# Written problem
Quote all of the data below exactly, please.
# Given material start
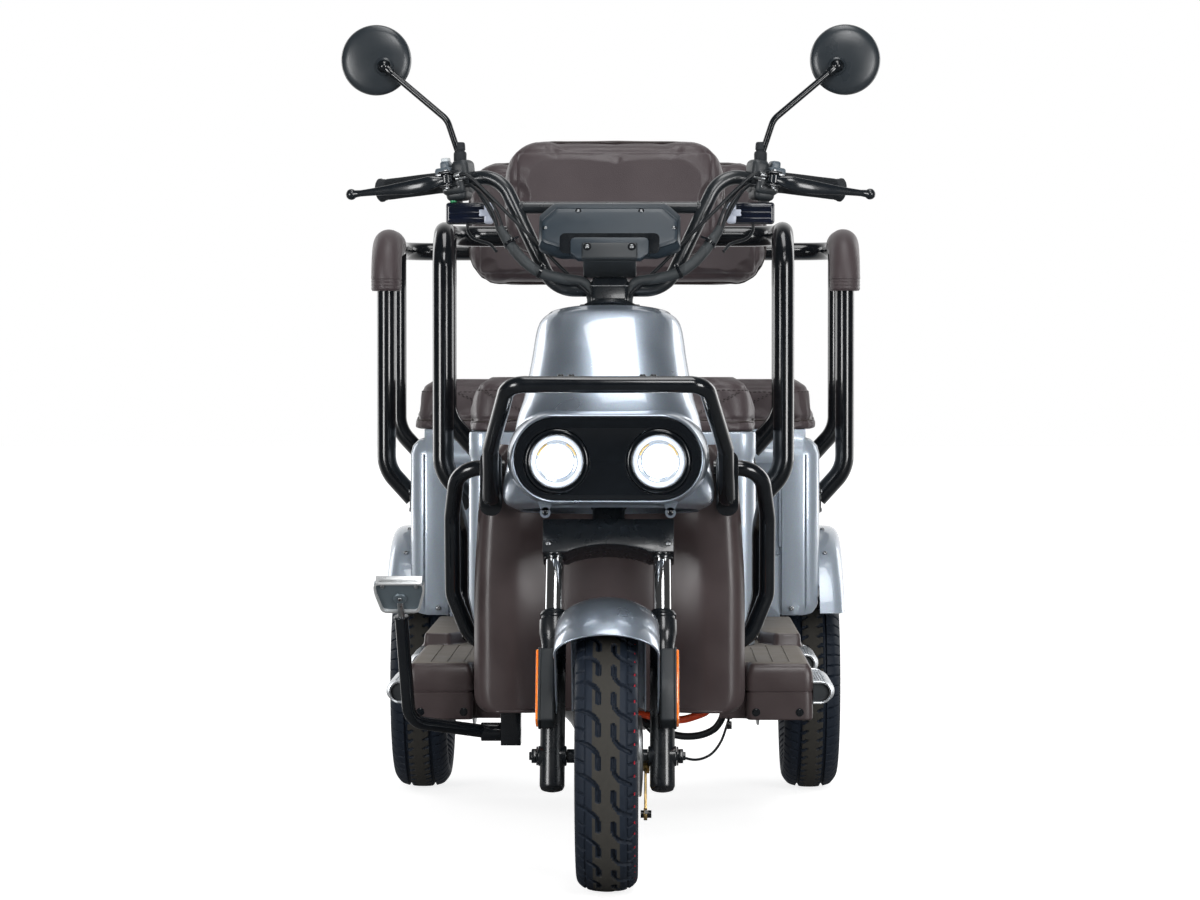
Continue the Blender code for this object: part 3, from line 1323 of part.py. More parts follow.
def both_sides(half_corners):
    """A symmetric run of corners, given from the left end to the middle."""
    return list(half_corners) + [(-x, y, z) for x, y, z in reversed(half_corners)]


def build_front_guard():
    """The bar before the lamps, with its bent legs, bolt plates and basket tabs."""
    plate_back = SHIELD_CREST_Y - 2 * (CRASH_RADIUS + GAP)
    foot_end = (GUARD_HEEL[0], plate_back - PLATE_THICKNESS / 2, GUARD_HEEL[2])
    corners = [foot_end, GUARD_HEEL, GUARD_KNEE, (GUARD_BAR_HALF, GUARD_BAR_Y, GUARD_BAR_Z)]
    guard = tube(bent_route(both_sides(corners), GUARD_BEND, 2), GUARD_RADIUS, 8)
    for side in (1, -1):
        outline = rounded_rectangle(PLATE_HALF_WIDTH * 2, PLATE_HEIGHT, PLATE_HALF_WIDTH - 0.001, 3,
                                    (side * PLATE_X, PLATE_Z))
        hole = circle(0.004, 8, (side * PLATE_X, PLATE_Z + PLATE_HEIGHT * 0.36))
        foot = upright(plate(outline, PLATE_THICKNESS, [hole]), plate_back - PLATE_THICKNESS)
        tab_x = side * BASKET_TAB_X
        tab = centred_block((tab_x, GUARD_BAR_Y + 0.018, GUARD_BAR_Z + 0.010), (0.026, 0.024, 0.003))
        bolt = rod((tab_x, GUARD_BAR_Y + 0.020, GUARD_BAR_Z + 0.009),
                   (tab_x, GUARD_BAR_Y + 0.020, GUARD_BAR_Z + 0.016), 0.005, 6, 0.003)
        fused(guard, foot, tab, bolt)
    finished("front_guard", guard, PAINT_BLACK, DATUM)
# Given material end
# Response to this exercise
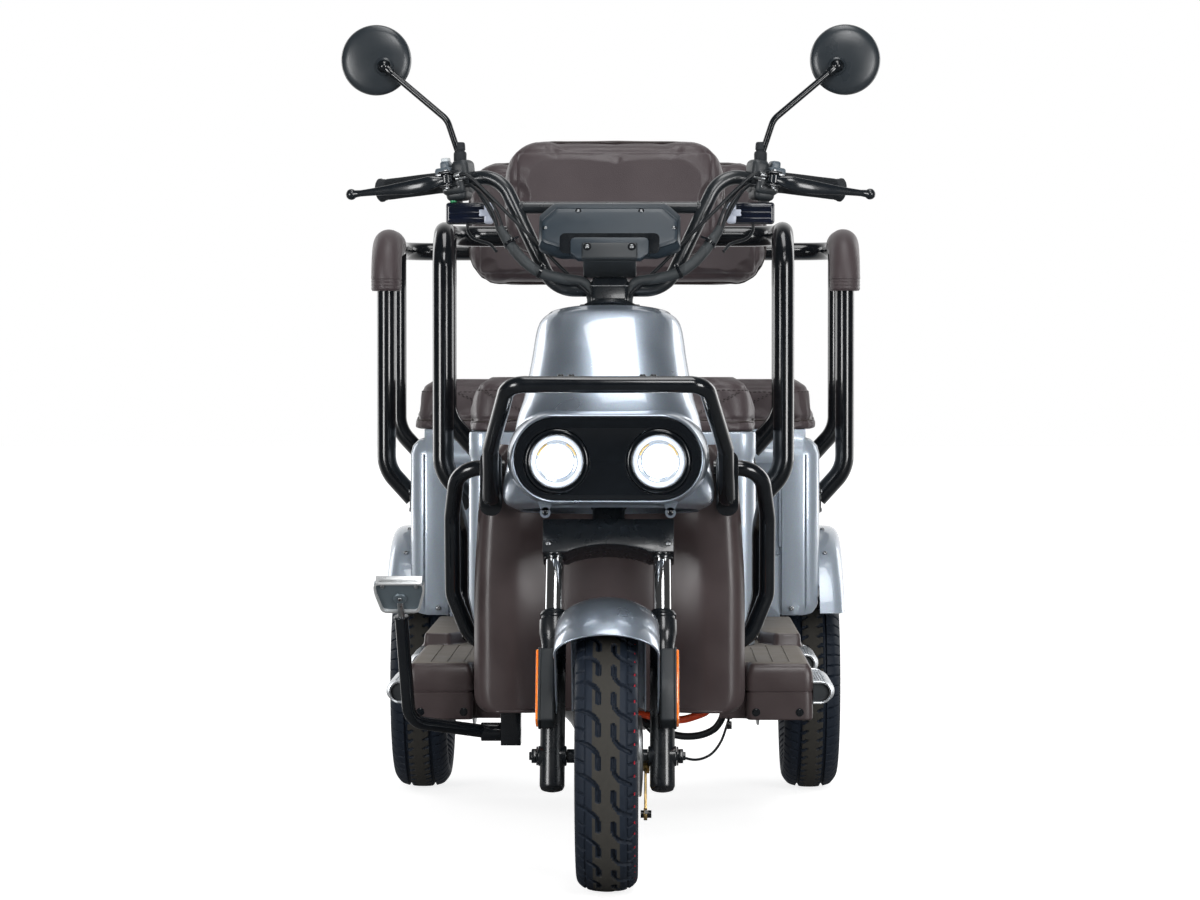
Continue the Blender code for this object: part 3, from line 1323 of part.py. More parts follow.
def both_sides(half_corners):
    """A symmetric run of corners, given from the left end to the middle."""
    return list(half_corners) + [(-x, y, z) for x, y, z in reversed(half_corners)]


def build_front_guard():
    """The bar before the lamps, with its bent legs, bolt plates and basket tabs."""
    plate_back = SHIELD_CREST_Y - 2 * (CRASH_RADIUS + GAP)
    foot_end = (GUARD_HEEL[0], plate_back - PLATE_THICKNESS / 2, GUARD_HEEL[2])
    corners = [foot_end, GUARD_HEEL, GUARD_KNEE, (GUARD_BAR_HALF, GUARD_BAR_Y, GUARD_BAR_Z)]
    guard = tube(bent_route(both_sides(corners), GUARD_BEND, 2), GUARD_RADIUS, 8)
    for side in (1, -1):
        outline = rounded_rectangle(PLATE_HALF_WIDTH * 2, PLATE_HEIGHT, PLATE_HALF_WIDTH - 0.001, 3,
                                    (side * PLATE_X, PLATE_Z))
        hole = circle(0.004, 8, (side * PLATE_X, PLATE_Z + PLATE_HEIGHT * 0.36))
        foot = upright(plate(outline, PLATE_THICKNESS, [hole]), plate_back - PLATE_THICKNESS)
        tab_x = side * BASKET_TAB_X
        tab = centred_block((tab_x, GUARD_BAR_Y + 0.018, GUARD_BAR_Z + 0.010), (0.026, 0.024, 0.003))
        bolt = rod((tab_x, GUARD_BAR_Y + 0.020, GUARD_BAR_Z + 0.009),
                   (tab_x, GUARD_BAR_Y + 0.020, GUARD_BAR_Z + 0.016), 0.005, 6, 0.003)
        fused(guard, foot, tab, bolt)
    finished("front_guard", guard, PAINT_BLACK, DATUM)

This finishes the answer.